Essential provisions for seed-stage agreements:
- Board composition and voting thresholds: Specify how many board seats investors receive, whether size increases with new rounds, and which decisions require supermajority approval. The Novovet Schedule 2 listed 18 matters requiring special majority approval, including amendments to constitutional documents, related party transactions, and changes to business scope.
- Information rights tied to ownership thresholds: Define what financial and operational information investors receive, at what frequency, and at what ownership percentage those rights terminate. Standard seed terms: quarterly unaudited financials for investors holding 5%+ of fully diluted shares.
- Transfer restrictions with clear ROFR procedures: Include step-by-step mechanics for offering shares, acceptance deadlines, and payment terms. The Novovet Section 13 provided a 20-business-day timeline from notice to closing, with automatic waiver if existing shareholders didn't respond.
- Drag-along rights exercisable at defined thresholds: Most seed agreements set drag-along triggers at 50-67% of preferred stockholder approval. Include carveouts protecting minority investors from sales below liquidation preferences or to affiliated parties.
- Pro-rata rights with minimum investment floors: Allow investors to maintain ownership percentages in future rounds, but set minimum participation amounts ($10K-$25K typical) to reduce administrative burden.
For SEC filing purposes, companies should maintain a single amended and restated stockholders agreement that incorporates all prior amendments. The Groundfloor filing showed how multiple closings within a 120-day period can create confusion — the company allowed additional investors to join on the same terms without re-executing the entire agreement. That structure works for initial closings but becomes unwieldy across multiple funding rounds.
From a compliance perspective, the question isn't whether the SEC requires specific language.

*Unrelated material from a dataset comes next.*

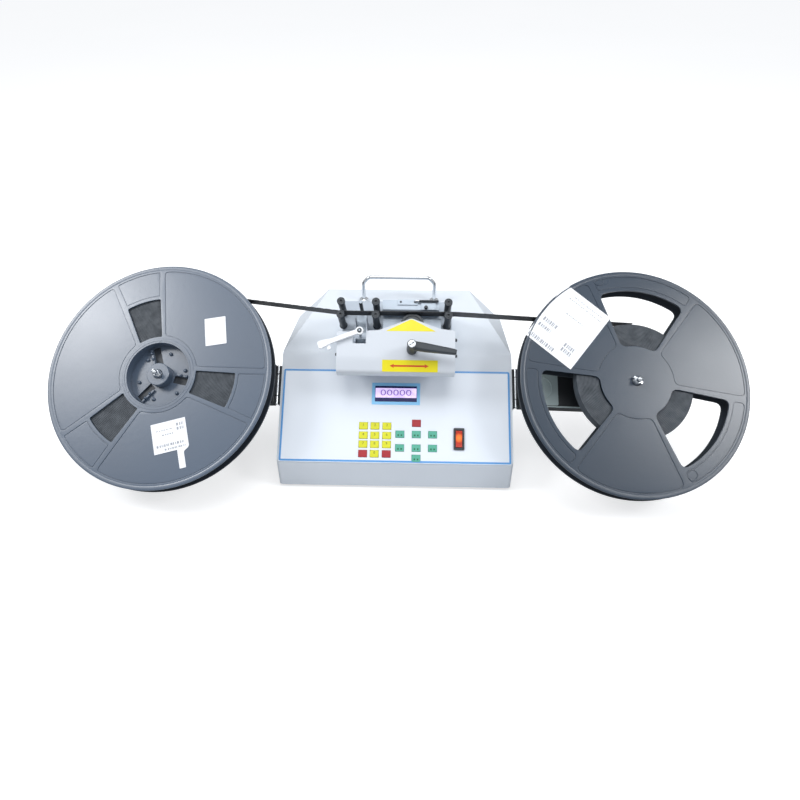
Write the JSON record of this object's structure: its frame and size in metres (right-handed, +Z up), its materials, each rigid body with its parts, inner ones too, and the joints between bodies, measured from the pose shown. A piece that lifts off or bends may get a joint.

The question is whether your stockholders agreement, whatever its terms, accurately reflects the governance structure you've disclosed in registration statements or Form D filings. Mismatches between filed documents and actual practice create liability under SEC Rule 10b-5 anti-fraud provisions.
Related Reading
- SEC Eliminates Pattern Day Trader Rule (2026): What It Means — Regulatory changes impacting investor access
- Venture Funding Concentration: Why 2026 Mega-Rounds Lock Out Solo Angels — How governance terms shift at scale
- Dividends RegCF Crowdfunding: What You Need to Know — Economic rights in public offerings
Frequently Asked Questions
Does the SEC review stockholders agreements before seed rounds close?
No. The SEC only reviews stockholders agreements if companies file registration statements (Form S-1, Regulation A+) or if enforcement investigations occur. Private placements under Regulation D require Form D notice filings, but the SEC doesn't pre-approve those documents. Companies are responsible for ensuring their agreements comply with securities laws.

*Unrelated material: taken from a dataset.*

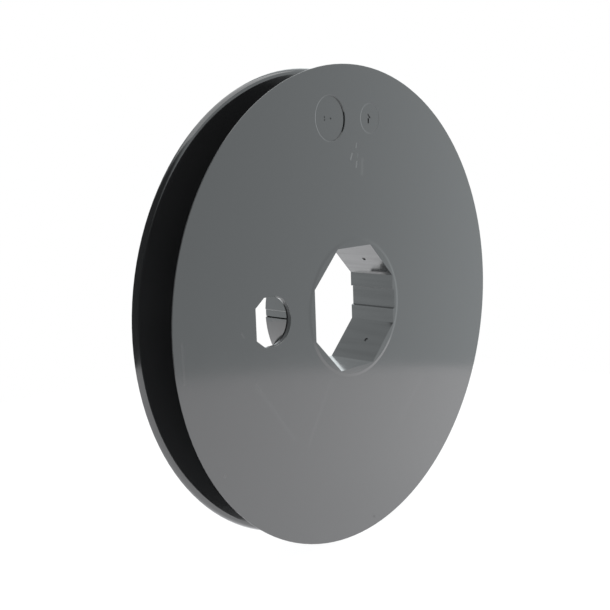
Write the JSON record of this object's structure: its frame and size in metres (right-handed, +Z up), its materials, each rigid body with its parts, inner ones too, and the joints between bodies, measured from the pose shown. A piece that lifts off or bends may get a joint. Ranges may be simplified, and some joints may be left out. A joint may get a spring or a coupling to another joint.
{
  "type": "roller shutter belt pulley",
  "caption": "Round two-disc pulley with an eight-sided shaft socket, a groove for a roller shutter's belt and a strap hole beside the hub.",
  "frame": {"origin": "on the shaft axis, halfway along the hub", "axes": "+Y along the shaft axis from the front disc to the back disc, +Z up, +X towards the socket's seam channel"},
  "size_m": [0.16, 0.0188, 0.16],
  "materials": {
    "grey_plastic": "glossy moulded"
  },
  "bodies": {
    "root": {"belt_pulley": "grey_plastic"}
  },
  "joints": []
}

Can seed-stage companies modify stockholders agreements after closing?
Yes, but modifications typically require consent from a supermajority of affected stockholders. The specific amendment threshold should be defined in the original agreement. According to the Novovet filing, most seed agreements allow amendments with 75% preferred stockholder approval. Companies must file amended agreements with the SEC if they've previously filed the original as an exhibit.

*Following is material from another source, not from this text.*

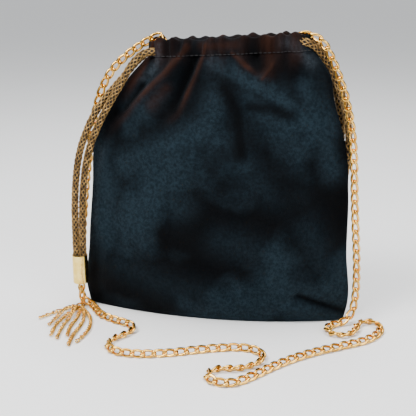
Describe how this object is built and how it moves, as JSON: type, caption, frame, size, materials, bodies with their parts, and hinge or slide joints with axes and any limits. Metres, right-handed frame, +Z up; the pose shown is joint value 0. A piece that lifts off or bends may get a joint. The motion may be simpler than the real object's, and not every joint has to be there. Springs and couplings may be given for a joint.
{
  "type": "drawstring pouch with a chain strap",
  "caption": "Velvet drawstring pouch with mesh drawcords ending in ferrules and chain tassels, and a long chain shoulder strap lying on the table.",
  "frame": {"origin": "on the table under the middle of the pouch's bounding box", "axes": "+Z up, front of the pouch towards -Y, width along X"},
  "size_m": [0.262, 0.1955, 0.2176],
  "materials": {
    "velvet": "pile",
    "lining": "satin",
    "mesh_cord": "metallic braid",
    "polished_brass": "polished",
    "tassel_chain": "polished",
    "strap_chain": "gold anodised, polished"
  },
  "bodies": {
    "pouch": {"front_panel": "velvet", "back_panel": "velvet", "front_lining": "lining", "back_lining": "lining", "front_casing": "velvet", "back_casing": "velvet", "left_drawcord_loop": "mesh_cord", "right_drawcord_loop": "mesh_cord", "left_drawcord_front_run": "mesh_cord", "left_drawcord_back_run": "mesh_cord", "right_drawcord_front_run": "mesh_cord", "right_drawcord_back_run": "mesh_cord", "left_tassel_strand_1": "tassel_chain", "left_tassel_strand_2": "tassel_chain", "left_tassel_strand_3": "tassel_chain", "left_tassel_strand_4": "tassel_chain", "left_tassel_strand_5": "tassel_chain", "left_tassel_strand_6": "tassel_chain", "left_tassel_strand_7": "tassel_chain", "right_tassel_strand_1": "tassel_chain", "right_tassel_strand_2": "tassel_chain", "right_tassel_strand_3": "tassel_chain", "right_tassel_strand_4": "tassel_chain", "right_tassel_strand_5": "tassel_chain", "right_tassel_strand_6": "tassel_chain", "left_strap_tab": "velvet", "right_strap_tab": "velvet", "strap_chain": "strap_chain"},
    "left_pull": {"left_ferrule": "polished_brass", "left_ferrule_eye": "polished_brass", "left_tassel_links": "polished_brass", "left_tassel_ring": "polished_brass"},
    "right_pull": {"right_ferrule": "polished_brass", "right_ferrule_eye": "polished_brass", "right_tassel_links": "polished_brass", "right_tassel_ring": "polished_brass"},
    "left_ring": {"left_strap_ring": "polished_brass"},
    "right_ring": {"right_strap_ring": "polished_brass"}
  },
  "joints": [
    {"name": "left_draw", "type": "slide", "parent": "pouch", "child": "left_pull", "axis": [0, 0, 1], "range_m": [0, 0.025], "deforming": ["left_drawcord_front_run", "left_drawcord_back_run"]},
    {"name": "right_draw", "type": "slide", "parent": "pouch", "child": "right_pull", "axis": [0, 0, 1], "range_m": [0, 0.025], "deforming": ["right_drawcord_front_run", "right_drawcord_back_run"]},
    {"name": "left_ring_hinge", "type": "hinge", "parent": "pouch", "child": "left_ring", "pos_m": [-0.035, 0, 0.207], "axis": [0, 1, 0], "range_deg": [-12, 12]},
    {"name": "right_ring_hinge", "type": "hinge", "parent": "pouch", "child": "right_ring", "pos_m": [0.0568, 0, 0.2088], "axis": [0, 1, 0], "range_deg": [-12, 12]}
  ]
}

What happens if a company files incomplete stockholders agreements with the SEC?
The SEC allows redactions for competitively sensitive information under Rule 406 of the Securities Act. The Novovet filing noted that "portions of this Exhibit have been redacted because they are both (i) not material and (ii) would be competitively harmful if publicly disclosed." Companies must request confidential treatment and justify each redaction. Improperly redacting material terms creates liability.
Do foreign seed investors require different stockholders agreement terms?
Foreign investors investing in U.S. companies generally sign the same stockholders agreements as domestic investors. However, companies should include provisions addressing tax withholding (IRC Section 1445 for FIRPTA compliance) and qualified small business stock eligibility (IRC Section 1202), which may not apply to non-U.S. persons. Cross-border investments also trigger CFIUS review in certain sectors.
How do stockholders agreements interact with stock option plans?
Stockholders agreements typically include provisions requiring board approval for option grants exceeding specified thresholds and restricting transfers of vested options to competitors. The Groundfloor filing referenced an Employee Incentive Plan but didn't include detailed terms. Best practice: maintain separate option plan documents but reference key restrictions (vesting, repurchase rights) in the stockholders agreement to ensure consistency.
Are stockholders agreements required for convertible note rounds?
No. Convertible notes are debt instruments that don't grant immediate equity rights requiring stockholders agreements. However, companies should anticipate conversion and draft conversion documents (preferred stock purchase agreements, stockholders agreements) before closing note rounds. This prevents disputes over governance terms when notes convert at qualified financing events.
What's the difference between a stockholders agreement and a voting agreement?
Voting agreements narrowly cover how shareholders vote their shares on specific matters (board elections, major corporate actions). Stockholders agreements are comprehensive documents covering voting rights, transfer restrictions, information rights, board composition, and governance procedures. Most seed-stage companies use stockholders agreements because they consolidate all material terms in one document.
Can founders be held personally liable for stockholders agreement violations?
Usually no. The company is the contracting party and bears liability for breaches. However, founders who personally sign stockholders agreements (rather than signing as company representatives) can face personal liability. Additionally, founders who intentionally breach fiduciary duties or engage in fraud while violating stockholders agreements face potential personal liability under state corporate law and SEC Rule 10b-5.
The gap between what founders think the SEC requires and what it actually requires creates unnecessary legal costs. The SEC doesn't mandate stockholders agreements. It mandates accurate disclosure of whatever governance structure you've created. Companies that document terms clearly, file required exhibits promptly, and avoid material omissions face minimal compliance burden. Companies that wing it with handshake deals and incomplete filings face expensive cleanups during later funding rounds or liquidity events.